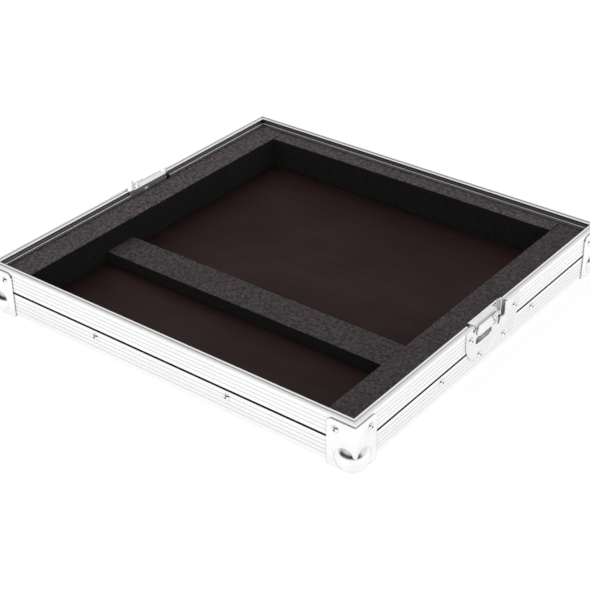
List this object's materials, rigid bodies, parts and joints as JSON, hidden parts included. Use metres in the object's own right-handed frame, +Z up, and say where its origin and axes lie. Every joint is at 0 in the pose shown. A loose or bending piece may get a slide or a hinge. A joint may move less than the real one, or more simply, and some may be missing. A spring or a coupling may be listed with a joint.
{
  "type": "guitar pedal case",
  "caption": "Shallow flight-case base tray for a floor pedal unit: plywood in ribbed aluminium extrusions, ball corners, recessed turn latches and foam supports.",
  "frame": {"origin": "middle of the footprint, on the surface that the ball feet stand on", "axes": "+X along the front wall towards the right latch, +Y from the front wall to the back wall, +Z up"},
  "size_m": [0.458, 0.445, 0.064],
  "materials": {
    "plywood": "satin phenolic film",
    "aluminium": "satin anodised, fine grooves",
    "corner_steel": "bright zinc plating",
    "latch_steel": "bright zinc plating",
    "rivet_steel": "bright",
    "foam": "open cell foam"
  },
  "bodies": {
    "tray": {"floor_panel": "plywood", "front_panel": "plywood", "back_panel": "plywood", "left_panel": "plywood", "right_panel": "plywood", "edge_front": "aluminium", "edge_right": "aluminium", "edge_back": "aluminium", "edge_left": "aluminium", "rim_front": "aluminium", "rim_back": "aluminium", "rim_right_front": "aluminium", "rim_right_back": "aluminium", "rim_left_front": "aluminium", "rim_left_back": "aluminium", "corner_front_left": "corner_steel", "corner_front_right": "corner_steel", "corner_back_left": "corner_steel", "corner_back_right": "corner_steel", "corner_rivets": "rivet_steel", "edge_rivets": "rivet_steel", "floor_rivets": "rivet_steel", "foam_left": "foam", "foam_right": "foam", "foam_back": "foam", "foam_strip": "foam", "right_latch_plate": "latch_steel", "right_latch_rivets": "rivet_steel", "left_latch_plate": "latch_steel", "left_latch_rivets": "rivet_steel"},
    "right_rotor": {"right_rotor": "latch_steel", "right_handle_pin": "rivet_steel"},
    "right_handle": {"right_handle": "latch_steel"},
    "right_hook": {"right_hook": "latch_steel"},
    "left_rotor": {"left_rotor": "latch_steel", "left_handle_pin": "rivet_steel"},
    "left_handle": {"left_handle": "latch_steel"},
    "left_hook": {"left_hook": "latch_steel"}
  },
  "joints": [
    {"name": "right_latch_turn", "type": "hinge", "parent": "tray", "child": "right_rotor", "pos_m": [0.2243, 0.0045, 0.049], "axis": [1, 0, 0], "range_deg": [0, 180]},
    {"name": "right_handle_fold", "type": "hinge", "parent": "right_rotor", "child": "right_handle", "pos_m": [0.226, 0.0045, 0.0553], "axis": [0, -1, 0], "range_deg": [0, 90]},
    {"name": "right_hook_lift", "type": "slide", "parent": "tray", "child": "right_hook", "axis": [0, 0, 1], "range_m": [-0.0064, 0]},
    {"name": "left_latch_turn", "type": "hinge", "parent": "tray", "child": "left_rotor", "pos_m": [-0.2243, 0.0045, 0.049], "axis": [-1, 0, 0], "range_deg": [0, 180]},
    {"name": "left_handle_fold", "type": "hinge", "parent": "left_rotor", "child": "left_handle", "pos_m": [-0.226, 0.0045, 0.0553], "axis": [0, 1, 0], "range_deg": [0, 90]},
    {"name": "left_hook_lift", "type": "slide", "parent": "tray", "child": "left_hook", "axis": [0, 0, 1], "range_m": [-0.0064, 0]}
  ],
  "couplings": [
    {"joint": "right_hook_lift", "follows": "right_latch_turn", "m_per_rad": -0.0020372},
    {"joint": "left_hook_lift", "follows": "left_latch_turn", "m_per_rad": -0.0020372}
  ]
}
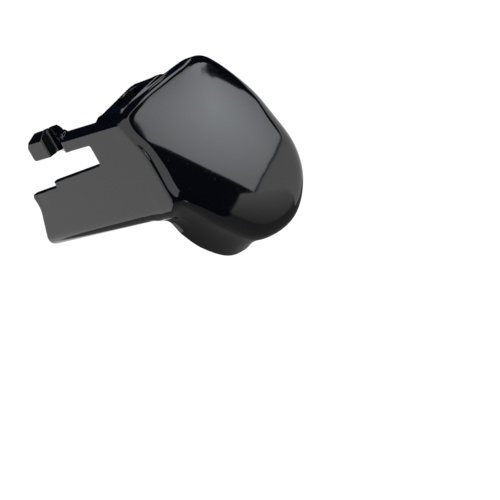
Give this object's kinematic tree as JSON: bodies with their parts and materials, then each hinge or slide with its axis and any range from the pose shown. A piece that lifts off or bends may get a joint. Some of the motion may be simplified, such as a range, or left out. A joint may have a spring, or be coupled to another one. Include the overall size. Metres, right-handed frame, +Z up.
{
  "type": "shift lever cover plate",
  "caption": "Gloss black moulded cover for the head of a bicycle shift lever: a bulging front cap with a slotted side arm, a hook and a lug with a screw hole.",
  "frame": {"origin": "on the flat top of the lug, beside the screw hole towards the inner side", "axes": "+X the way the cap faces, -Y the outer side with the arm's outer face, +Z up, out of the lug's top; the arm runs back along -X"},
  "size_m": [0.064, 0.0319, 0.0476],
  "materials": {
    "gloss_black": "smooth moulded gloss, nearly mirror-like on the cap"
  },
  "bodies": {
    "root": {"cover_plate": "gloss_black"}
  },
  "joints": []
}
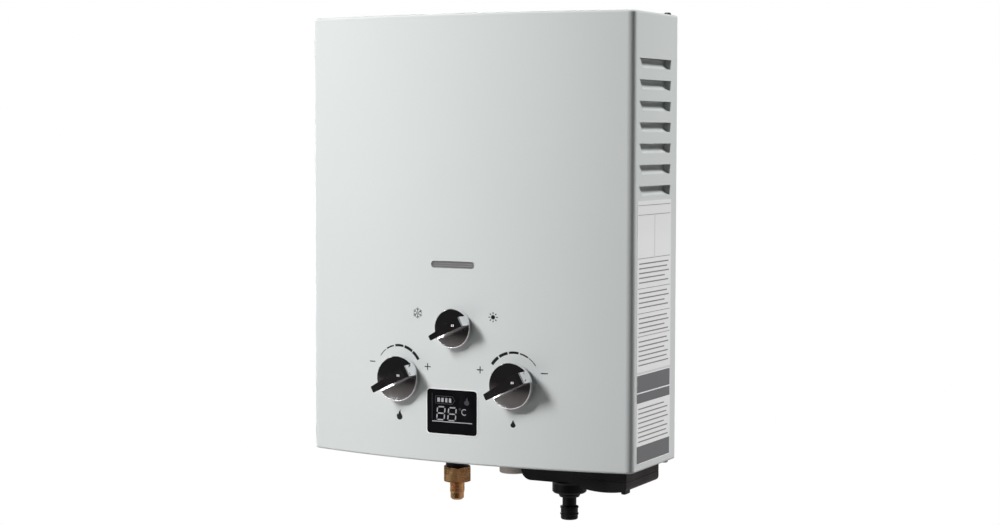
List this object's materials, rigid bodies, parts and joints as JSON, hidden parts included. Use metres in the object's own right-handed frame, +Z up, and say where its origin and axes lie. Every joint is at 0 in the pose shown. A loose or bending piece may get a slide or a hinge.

_____

| YOUR INSTRUCTIONS |
Extract the full set of entries word for word.

| SOLUTION |
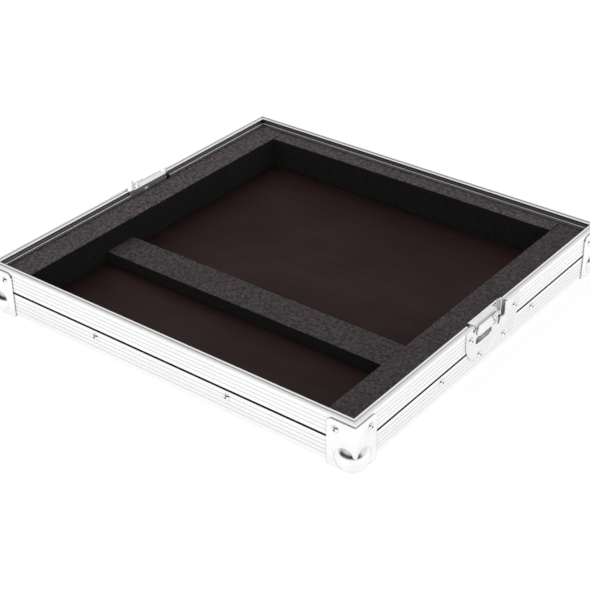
List this object's materials, rigid bodies, parts and joints as JSON, hidden parts included. Use metres in the object's own right-handed frame, +Z up, and say where its origin and axes lie. Every joint is at 0 in the pose shown. A loose or bending piece may get a slide or a hinge. A joint may move less than the real one, or more simply, and some may be missing. A spring or a coupling may be listed with a joint.
{
  "type": "guitar pedal case",
  "caption": "Shallow flight-case base tray for a floor pedal unit: plywood in ribbed aluminium extrusions, ball corners, recessed turn latches and foam supports.",
  "frame": {"origin": "middle of the footprint, on the surface that the ball feet stand on", "axes": "+X along the front wall towards the right latch, +Y from the front wall to the back wall, +Z up"},
  "size_m": [0.458, 0.445, 0.064],
  "materials": {
    "plywood": "satin phenolic film",
    "aluminium": "satin anodised, fine grooves",
    "corner_steel": "bright zinc plating",
    "latch_steel": "bright zinc plating",
    "rivet_steel": "bright",
    "foam": "open cell foam"
  },
  "bodies": {
    "tray": {"floor_panel": "plywood", "front_panel": "plywood", "back_panel": "plywood", "left_panel": "plywood", "right_panel": "plywood", "edge_front": "aluminium", "edge_right": "aluminium", "edge_back": "aluminium", "edge_left": "aluminium", "rim_front": "aluminium", "rim_back": "aluminium", "rim_right_front": "aluminium", "rim_right_back": "aluminium", "rim_left_front": "aluminium", "rim_left_back": "aluminium", "corner_front_left": "corner_steel", "corner_front_right": "corner_steel", "corner_back_left": "corner_steel", "corner_back_right": "corner_steel", "corner_rivets": "rivet_steel", "edge_rivets": "rivet_steel", "floor_rivets": "rivet_steel", "foam_left": "foam", "foam_right": "foam", "foam_back": "foam", "foam_strip": "foam", "right_latch_plate": "latch_steel", "right_latch_rivets": "rivet_steel", "left_latch_plate": "latch_steel", "left_latch_rivets": "rivet_steel"},
    "right_rotor": {"right_rotor": "latch_steel", "right_handle_pin": "rivet_steel"},
    "right_handle": {"right_handle": "latch_steel"},
    "right_hook": {"right_hook": "latch_steel"},
    "left_rotor": {"left_rotor": "latch_steel", "left_handle_pin": "rivet_steel"},
    "left_handle": {"left_handle": "latch_steel"},
    "left_hook": {"left_hook": "latch_steel"}
  },
  "joints": [
    {"name": "right_latch_turn", "type": "hinge", "parent": "tray", "child": "right_rotor", "pos_m": [0.2243, 0.0045, 0.049], "axis": [1, 0, 0], "range_deg": [0, 180]},
    {"name": "right_handle_fold", "type": "hinge", "parent": "right_rotor", "child": "right_handle", "pos_m": [0.226, 0.0045, 0.0553], "axis": [0, -1, 0], "range_deg": [0, 90]},
    {"name": "right_hook_lift", "type": "slide", "parent": "tray", "child": "right_hook", "axis": [0, 0, 1], "range_m": [-0.0064, 0]},
    {"name": "left_latch_turn", "type": "hinge", "parent": "tray", "child": "left_rotor", "pos_m": [-0.2243, 0.0045, 0.049], "axis": [-1, 0, 0], "range_deg": [0, 180]},
    {"name": "left_handle_fold", "type": "hinge", "parent": "left_rotor", "child": "left_handle", "pos_m": [-0.226, 0.0045, 0.0553], "axis": [0, 1, 0], "range_deg": [0, 90]},
    {"name": "left_hook_lift", "type": "slide", "parent": "tray", "child": "left_hook", "axis": [0, 0, 1], "range_m": [-0.0064, 0]}
  ],
  "couplings": [
    {"joint": "right_hook_lift", "follows": "right_latch_turn", "m_per_rad": -0.0020372},
    {"joint": "left_hook_lift", "follows": "left_latch_turn", "m_per_rad": -0.0020372}
  ]
}
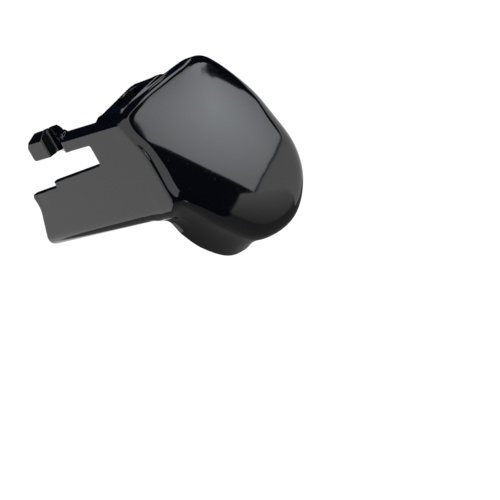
Give this object's kinematic tree as JSON: bodies with their parts and materials, then each hinge or slide with its axis and any range from the pose shown. A piece that lifts off or bends may get a joint. Some of the motion may be simplified, such as a range, or left out. A joint may have a spring, or be coupled to another one. Include the overall size. Metres, right-handed frame, +Z up.
{
  "type": "shift lever cover plate",
  "caption": "Gloss black moulded cover for the head of a bicycle shift lever: a bulging front cap with a slotted side arm, a hook and a lug with a screw hole.",
  "frame": {"origin": "on the flat top of the lug, beside the screw hole towards the inner side", "axes": "+X the way the cap faces, -Y the outer side with the arm's outer face, +Z up, out of the lug's top; the arm runs back along -X"},
  "size_m": [0.064, 0.0319, 0.0476],
  "materials": {
    "gloss_black": "smooth moulded gloss, nearly mirror-like on the cap"
  },
  "bodies": {
    "root": {"cover_plate": "gloss_black"}
  },
  "joints": []
}
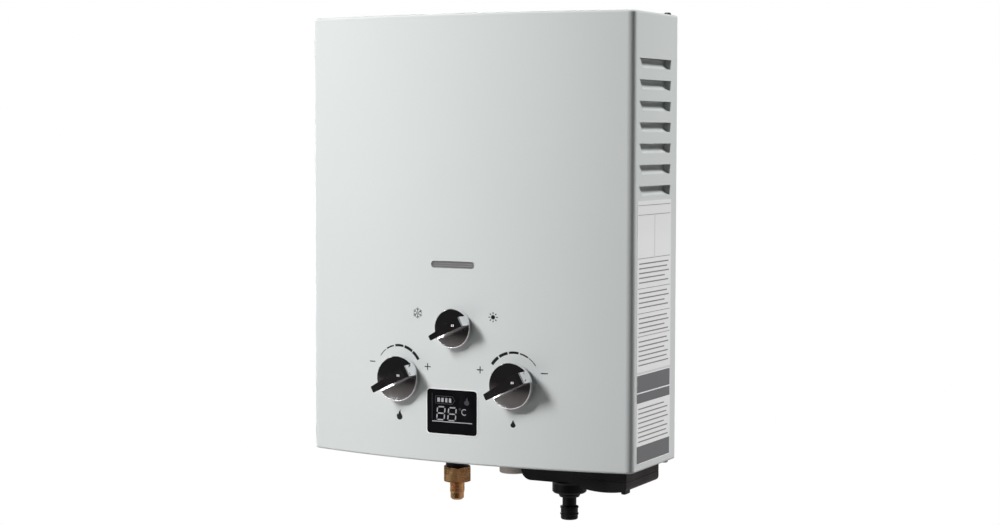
List this object's materials, rigid bodies, parts and joints as JSON, hidden parts included. Use metres in the object's own right-handed frame, +Z up, and say where its origin and axes lie. Every joint is at 0 in the pose shown. A loose or bending piece may get a slide or a hinge.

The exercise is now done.